NASA has scheduled the satellite to launch in April.
The Lockheed Martin Space-built orbiters, each one estimated to cost about $1 billion, collect and relay 30,000 times more data than NOAA’s previous generations of weather satellites, helping forecasters protect U.S. residents from hurricanes, floods, tornadoes and severe thunderstorms by providing early detection of storm development.
The orbiters also map lightning strikes, track space weather and have instruments to detect search and rescue beacon signals on Earth and are attributed with helping save more than 300 lives.
Each satellite took about five years to assemble, with about 800 Lockheed Martin Space employees working on it over that time.
Why it’s a big deal: The satellite is the final of four advanced weather orbiters that Lockheed Martin Space was contracted 12 years ago to make.
NOAA says the addition of GOES-U will extend the functional life of the weather forecasting satellite system through at least 2036.
The first of the series, dubbed GOES-R, launched in late 2016 and collected more weather data in its first year in orbit than had been gathered by all of NOAA’s previous GOES weather satellites combined dating back to the program’s first launch in 1975.
NOAA researchers have used the new satellites’ lightning data to watch for buildups of strikes that precede tornado formation, allowing forecasters to predict twister locations 15 minutes earlier than before.

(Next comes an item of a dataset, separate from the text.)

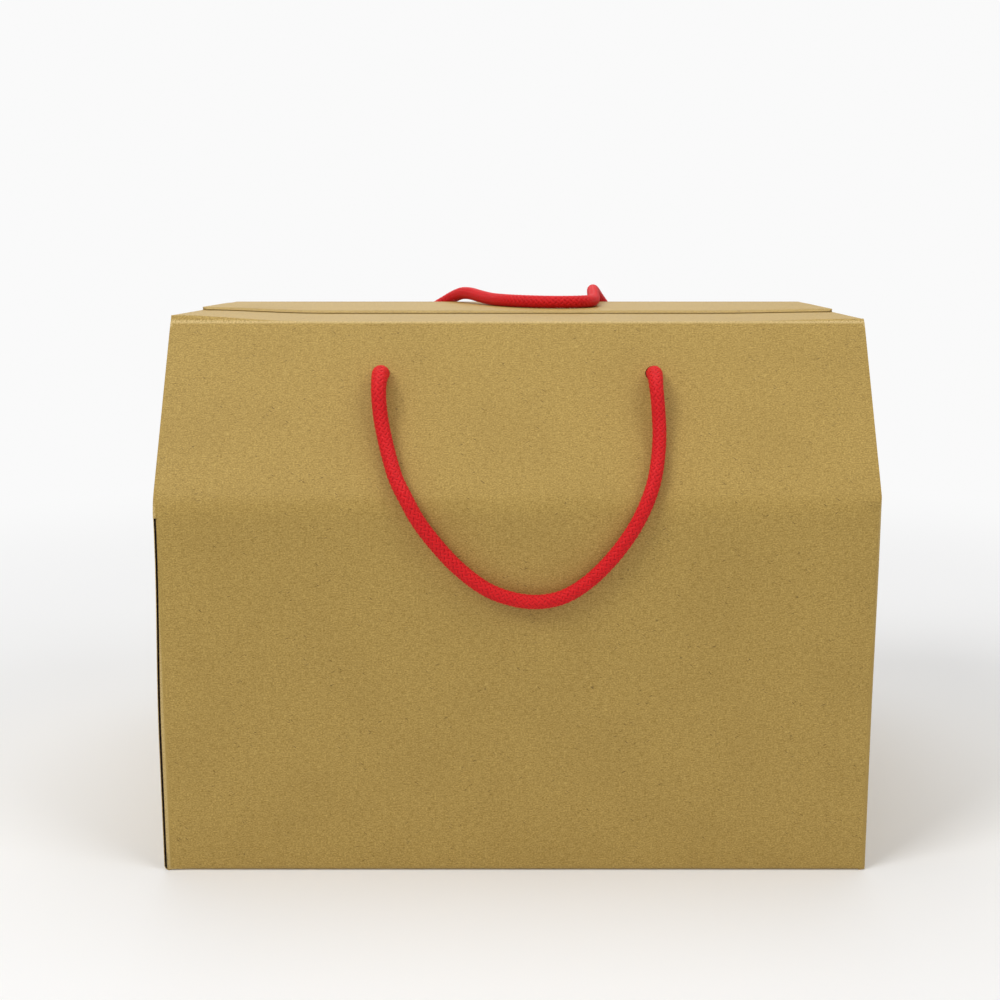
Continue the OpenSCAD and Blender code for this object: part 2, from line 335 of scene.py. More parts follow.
@dataclass(frozen=True)
class KraftFinish:
    """Brown kraft liner: mottled, with fibres, specks, faint flutes, and folds paler from wear and a painted
    highlight.
    """

    base: Colour = (0.434, 0.276, 0.056)
    dark: Colour = (0.240, 0.142, 0.026)
    pale: Colour = (0.640, 0.450, 0.135)
    fibre: Colour = (0.090, 0.048, 0.016)
    # Paler colour along the folds: partly wear of the scored liner, partly a painted highlight of the lit
    # crease.
    fold: Colour = (0.720, 0.540, 0.240)
    roughness: float = 0.56
    flute_pitch: float = 3.3 * MM
    fold_width: float = 1.5 * MM
    fold_core: float = 0.4 * MM
    bump_height: float = 0.1 * MM
    cloud_scale: float = 28
    mottle_scale: float = 340
    grain_scale: float = 1500
    grain_stretch: Point = (0.85, 1.15, 1.0)
    strand_turn: float = 7
    strand_scale: Point = (400, 1500, 1)
    fibre_scale: Point = (330, 1700, 1)
    fibre_places: float = 70
    speck_scale: float = 150
    fleck_scale: float = 230

    def fold_distance(self, shader: Shader, sizes: "BoxSizes") -> Field:
        """Distance from the nearest scored fold, in metres.

        Args:
            shader: The material.
            sizes: Where the folds are.

        Returns:
            The distance.
        """
        x, y, z = shader.coordinates()
        across, deep = abs(x) - sizes.half_width, abs(y) - sizes.half_depth
        upright = across.hypot(deep)
        top = (abs(y) - sizes.half_top).hypot(z - sizes.wall_top)
        side_top = across.hypot(z - sizes.side_top)
        foot = deep.hypot(z).least(across.hypot(z))
        return upright.least(top).least(side_top).least(foot)

    def material(self, name: str, sizes: "BoxSizes") -> bpy.types.Material:
        """Makes the material.

        Args:
            name: Its name.
            sizes: Where the folds are.

        Returns:
            The material.
        """
        s = Shader(name)
        panel = s.uv("panel")
        clouds = s.noise(panel, self.cloud_scale, 2)
        mottle = s.noise(panel, self.mottle_scale, 3, 0.6)
        grain = s.noise(s.stretched(panel, 0, self.grain_stretch), self.grain_scale, 3, 0.72)
        strands = s.noise(s.stretched(panel, self.strand_turn, self.strand_scale), 1.0, 1, 0.4)
        falling = s.noise(s.stretched(panel, -38, self.fibre_scale), 1.0, 0, 0.4).step(0.772, 0.796)
        rising = s.noise(s.stretched(panel, 24, self.fibre_scale), 1.0, 0, 0.4).step(0.778, 0.800)
        dark_fibre = (falling + rising) * s.noise(panel, self.fibre_places, 0).step(0.47, 0.56)
        speck = s.specks(panel, self.speck_scale, 0.10, 0.10)
        fleck = s.specks(panel, self.fleck_scale, 0.15, 0.12)
        along = Field(s, s.node("ShaderNodeSeparateXYZ", {}, {0: panel}).outputs[0])
        flute = (along * (2 * math.pi / self.flute_pitch)).sine()

        tone = s.mix(grain.step(0.30, 0.72), self.dark, self.pale)
        colour = s.mix(0.28, tone, self.base)
        colour = s.mix(mottle.step(0.35, 0.7) * 0.14, colour, self.pale)
        colour = s.mix(clouds.step(0.62, 0.30) * 0.10, colour, self.dark)
        colour = s.mix(strands.step(0.56, 0.70) * 0.34, colour, self.dark)
        colour = s.mix(strands.step(0.40, 0.27) * 0.26, colour, self.pale)
        colour = s.mix(fleck * 0.5, colour, self.pale)
        colour = s.mix(speck * 0.5 + dark_fibre * 0.62, colour, self.fibre)
        # Paler along every fold: partly wear of the scored liner, partly a painted highlight of the lit
        # crease line.
        fold_grain = grain.step(0.36, 0.62) * 0.75 + 0.1
        fold_wear_and_painted_highlight = self.fold_distance(s, sizes).step(self.fold_width, self.fold_core) * fold_grain
        colour = s.mix(fold_wear_and_painted_highlight, colour, self.fold)

        height = grain * 0.6 + strands * 0.3 + mottle * 0.2 + flute * 0.12
        return s.finish(
            Base_Color=colour,
            Roughness=grain * 0.16 + (self.roughness - 0.08),
            Specular_IOR_Level=0.28,
            Normal=s.bump(height, self.bump_height, 0.8),
        )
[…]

The GOES-U satellite will launch carrying a new kind of solar-imaging sensor developed by the U.S. Naval Research Lab. The Compact Coronagraph will continuously search for large-scale, fast-moving bursts of energy, known as solar plasma, that are headed toward Earth. The instrument is meant to help scientists better predict the severity of geomagnetic storms, which can interfere with communications systems and the electrical grid.